Comme le montre ce texte, la séparation entre croyants d’une part et novice et Bons-Chrétiens d’autre part est très nette et inviolable. En fait les croyants ne peuvent pratiquer aucun rituel sans être conduits par un Bon-Chrétien, à l’exception du Caretas, la Baiser de paix que des croyants de même sexe peuvent pratiquer entre eux.


[1] Double pratique des Heures enchaînée comme lors des Matines, des Laudes, des Vêpres et des Complies.

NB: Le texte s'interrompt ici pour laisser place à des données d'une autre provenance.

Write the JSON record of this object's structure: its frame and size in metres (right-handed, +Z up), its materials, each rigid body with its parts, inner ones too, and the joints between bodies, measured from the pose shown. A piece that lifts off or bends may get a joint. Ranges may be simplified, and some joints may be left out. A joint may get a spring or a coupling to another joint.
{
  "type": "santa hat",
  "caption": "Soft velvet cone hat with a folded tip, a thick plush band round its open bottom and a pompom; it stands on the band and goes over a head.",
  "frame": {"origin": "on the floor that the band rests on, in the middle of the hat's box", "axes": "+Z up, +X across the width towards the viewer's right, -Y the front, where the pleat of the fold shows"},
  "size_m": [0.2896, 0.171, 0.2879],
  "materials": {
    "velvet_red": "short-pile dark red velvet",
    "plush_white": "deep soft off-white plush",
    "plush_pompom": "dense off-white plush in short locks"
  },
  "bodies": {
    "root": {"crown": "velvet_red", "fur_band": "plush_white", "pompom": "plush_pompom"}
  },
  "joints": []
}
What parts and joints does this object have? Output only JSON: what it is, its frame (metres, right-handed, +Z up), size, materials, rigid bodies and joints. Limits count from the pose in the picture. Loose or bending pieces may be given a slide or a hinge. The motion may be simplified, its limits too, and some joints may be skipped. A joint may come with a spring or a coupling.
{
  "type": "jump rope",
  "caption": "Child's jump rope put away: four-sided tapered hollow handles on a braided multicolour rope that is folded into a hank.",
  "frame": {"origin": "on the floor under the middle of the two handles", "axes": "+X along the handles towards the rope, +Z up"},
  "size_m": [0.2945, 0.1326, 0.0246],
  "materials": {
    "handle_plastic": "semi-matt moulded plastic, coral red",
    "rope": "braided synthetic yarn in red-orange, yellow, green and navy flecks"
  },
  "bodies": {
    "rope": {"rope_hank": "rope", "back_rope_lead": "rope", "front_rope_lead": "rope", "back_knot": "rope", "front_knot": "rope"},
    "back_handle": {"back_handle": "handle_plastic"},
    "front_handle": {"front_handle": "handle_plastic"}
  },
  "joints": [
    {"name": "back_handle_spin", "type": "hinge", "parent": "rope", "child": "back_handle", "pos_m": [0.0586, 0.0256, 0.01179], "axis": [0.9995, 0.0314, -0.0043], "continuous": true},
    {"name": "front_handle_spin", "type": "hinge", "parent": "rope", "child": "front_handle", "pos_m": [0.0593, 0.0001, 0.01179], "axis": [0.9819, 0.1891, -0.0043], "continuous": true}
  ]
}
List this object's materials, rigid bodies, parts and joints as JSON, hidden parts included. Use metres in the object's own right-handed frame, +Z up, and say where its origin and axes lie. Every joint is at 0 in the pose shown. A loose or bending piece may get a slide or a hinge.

[2] Point essentiel chez les Cathares, le croyant n’a pas le droit de dire le Pater ni, manifestement, de pratiquer une Heure double, c’est-à-dire une des quatre Heures qui encadrent la journée. Cela veut dire que les Bons-Chrétiens et les novices n’acceptent pas de croyants auprès d’eux avant la Prime et après la None. On peut en déduire que les croyants pouvaient éventuellement participer à des Heures simples mais sans dire le Pater.
[3] Si des croyants sont présents quand le Bon-Chrétien dit l’oraison, qu’ils se lèvent pour l’entendre.
[4] Il s’agit donc d’un novice qui n’a pas prééminence sur des Bonnes-Chrétiennes mais qui ne peut être dirigé par elles.